__Short task__. Output the lines below exactly, please, from the first line until the line with "return 0.13 +", counting both.

__Data shown__.
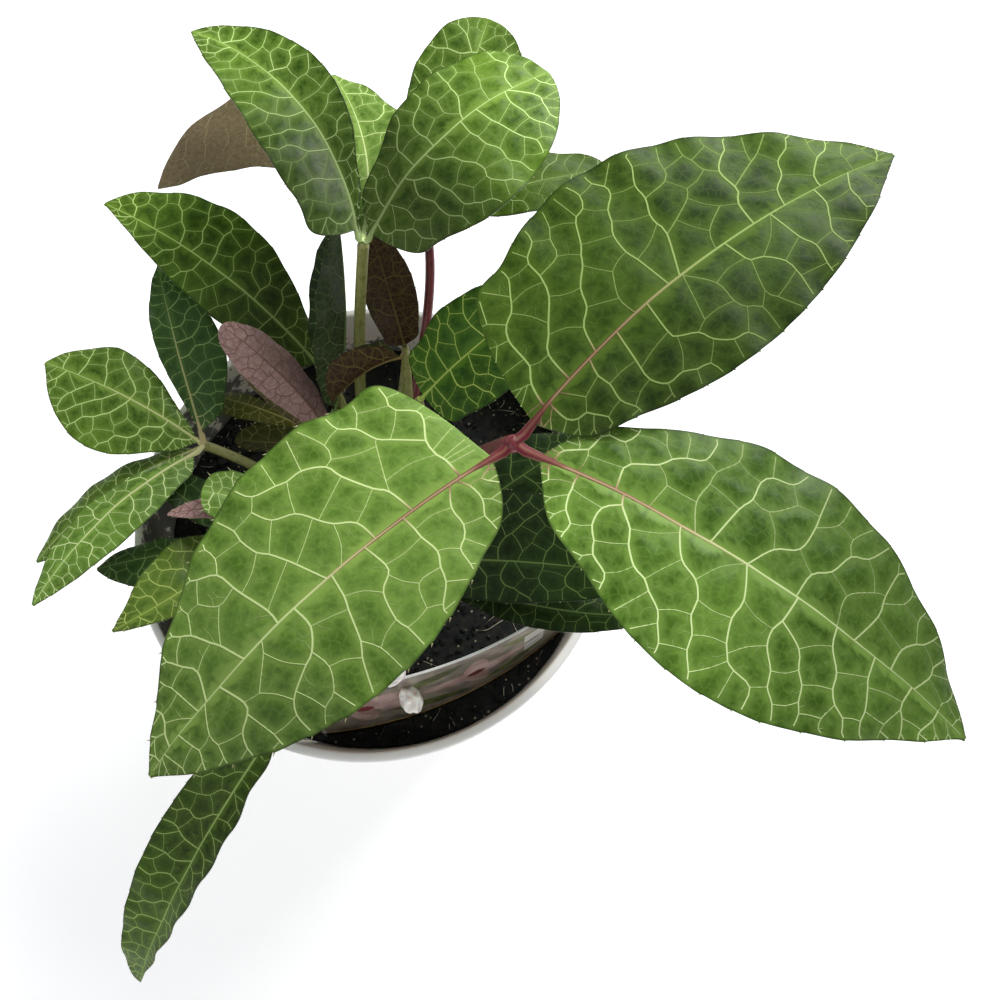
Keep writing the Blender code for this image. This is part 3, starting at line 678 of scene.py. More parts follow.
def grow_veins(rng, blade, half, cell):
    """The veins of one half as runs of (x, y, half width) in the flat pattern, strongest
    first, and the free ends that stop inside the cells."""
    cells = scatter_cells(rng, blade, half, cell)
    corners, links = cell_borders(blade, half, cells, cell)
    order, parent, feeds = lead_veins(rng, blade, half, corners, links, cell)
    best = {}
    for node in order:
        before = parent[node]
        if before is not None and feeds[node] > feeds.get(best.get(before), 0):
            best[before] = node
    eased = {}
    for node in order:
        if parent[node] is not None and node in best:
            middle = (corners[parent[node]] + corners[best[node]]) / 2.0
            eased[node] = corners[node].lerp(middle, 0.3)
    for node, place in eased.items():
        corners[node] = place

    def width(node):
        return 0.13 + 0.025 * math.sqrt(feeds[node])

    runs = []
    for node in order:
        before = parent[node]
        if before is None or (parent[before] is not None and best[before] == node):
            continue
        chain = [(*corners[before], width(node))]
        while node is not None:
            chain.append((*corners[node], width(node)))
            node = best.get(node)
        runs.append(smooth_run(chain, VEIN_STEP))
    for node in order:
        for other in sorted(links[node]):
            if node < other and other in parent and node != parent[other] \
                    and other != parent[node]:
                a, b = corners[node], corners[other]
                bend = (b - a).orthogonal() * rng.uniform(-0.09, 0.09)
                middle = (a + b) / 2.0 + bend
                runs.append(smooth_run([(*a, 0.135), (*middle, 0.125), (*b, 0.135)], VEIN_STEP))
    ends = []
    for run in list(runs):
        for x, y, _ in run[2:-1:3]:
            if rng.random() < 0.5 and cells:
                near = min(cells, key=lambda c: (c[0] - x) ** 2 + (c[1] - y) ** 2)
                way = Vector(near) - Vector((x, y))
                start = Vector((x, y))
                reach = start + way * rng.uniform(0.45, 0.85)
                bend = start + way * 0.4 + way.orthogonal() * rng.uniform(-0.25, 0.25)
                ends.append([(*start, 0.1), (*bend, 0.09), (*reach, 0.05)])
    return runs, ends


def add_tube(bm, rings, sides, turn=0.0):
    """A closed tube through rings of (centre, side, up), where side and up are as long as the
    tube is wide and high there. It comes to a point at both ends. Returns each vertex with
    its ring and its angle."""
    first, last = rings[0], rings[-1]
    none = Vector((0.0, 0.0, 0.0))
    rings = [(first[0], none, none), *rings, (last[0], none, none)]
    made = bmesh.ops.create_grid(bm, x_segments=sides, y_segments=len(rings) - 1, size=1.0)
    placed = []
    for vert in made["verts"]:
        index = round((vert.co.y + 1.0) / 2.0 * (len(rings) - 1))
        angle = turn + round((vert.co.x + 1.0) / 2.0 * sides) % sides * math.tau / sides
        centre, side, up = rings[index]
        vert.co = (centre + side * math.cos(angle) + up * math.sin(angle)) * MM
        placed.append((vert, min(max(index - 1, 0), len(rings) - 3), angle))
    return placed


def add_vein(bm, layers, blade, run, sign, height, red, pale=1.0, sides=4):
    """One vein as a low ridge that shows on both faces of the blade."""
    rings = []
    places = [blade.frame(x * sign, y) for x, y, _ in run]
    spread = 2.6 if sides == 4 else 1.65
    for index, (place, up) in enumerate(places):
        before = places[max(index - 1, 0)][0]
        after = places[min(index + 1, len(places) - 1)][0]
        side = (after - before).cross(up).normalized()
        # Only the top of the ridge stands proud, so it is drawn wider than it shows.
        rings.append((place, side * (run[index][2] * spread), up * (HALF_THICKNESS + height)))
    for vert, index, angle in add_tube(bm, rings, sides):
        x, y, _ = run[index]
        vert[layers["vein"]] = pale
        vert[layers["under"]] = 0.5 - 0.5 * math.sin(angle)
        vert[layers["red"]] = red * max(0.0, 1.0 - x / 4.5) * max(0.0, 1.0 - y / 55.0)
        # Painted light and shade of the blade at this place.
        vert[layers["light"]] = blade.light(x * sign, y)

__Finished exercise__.
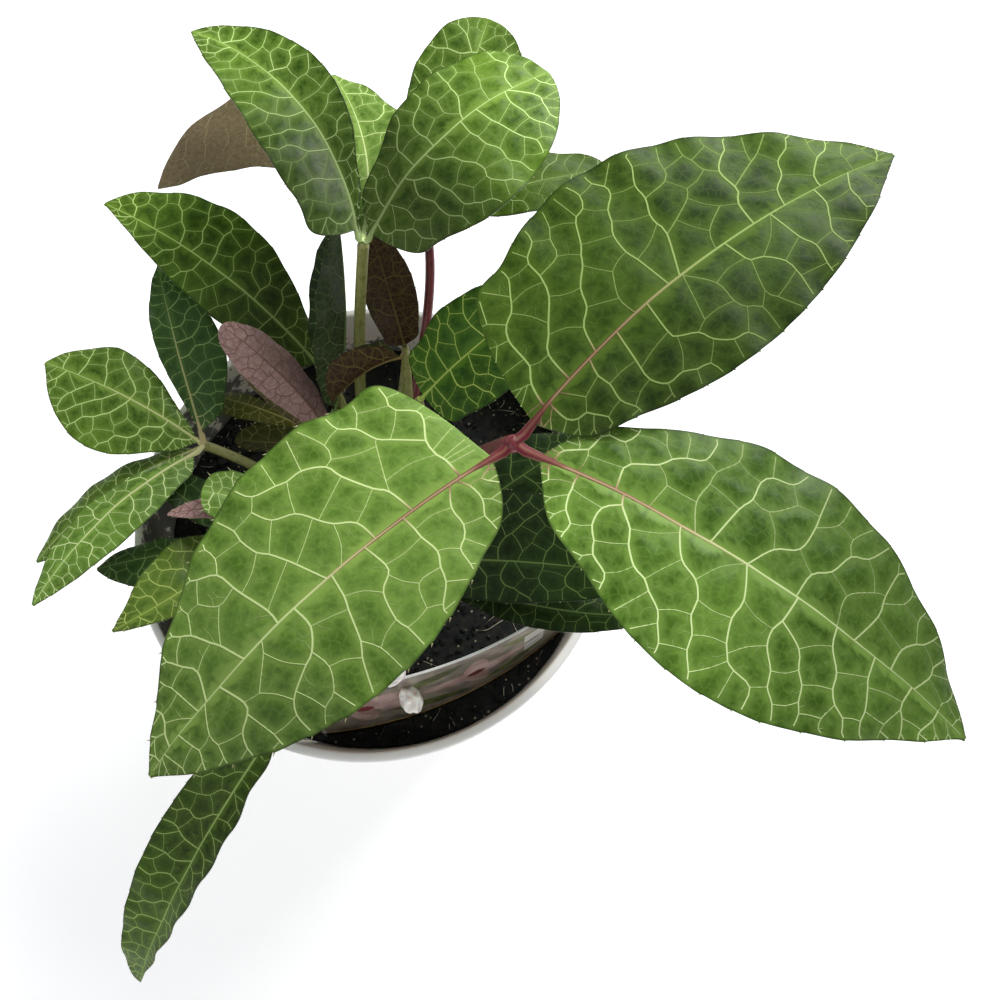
Keep writing the Blender code for this image. This is part 3, starting at line 678 of scene.py. More parts follow.
def grow_veins(rng, blade, half, cell):
    """The veins of one half as runs of (x, y, half width) in the flat pattern, strongest
    first, and the free ends that stop inside the cells."""
    cells = scatter_cells(rng, blade, half, cell)
    corners, links = cell_borders(blade, half, cells, cell)
    order, parent, feeds = lead_veins(rng, blade, half, corners, links, cell)
    best = {}
    for node in order:
        before = parent[node]
        if before is not None and feeds[node] > feeds.get(best.get(before), 0):
            best[before] = node
    eased = {}
    for node in order:
        if parent[node] is not None and node in best:
            middle = (corners[parent[node]] + corners[best[node]]) / 2.0
            eased[node] = corners[node].lerp(middle, 0.3)
    for node, place in eased.items():
        corners[node] = place

    def width(node):
        return 0.13 + 0.025 * math.sqrt(feeds[node])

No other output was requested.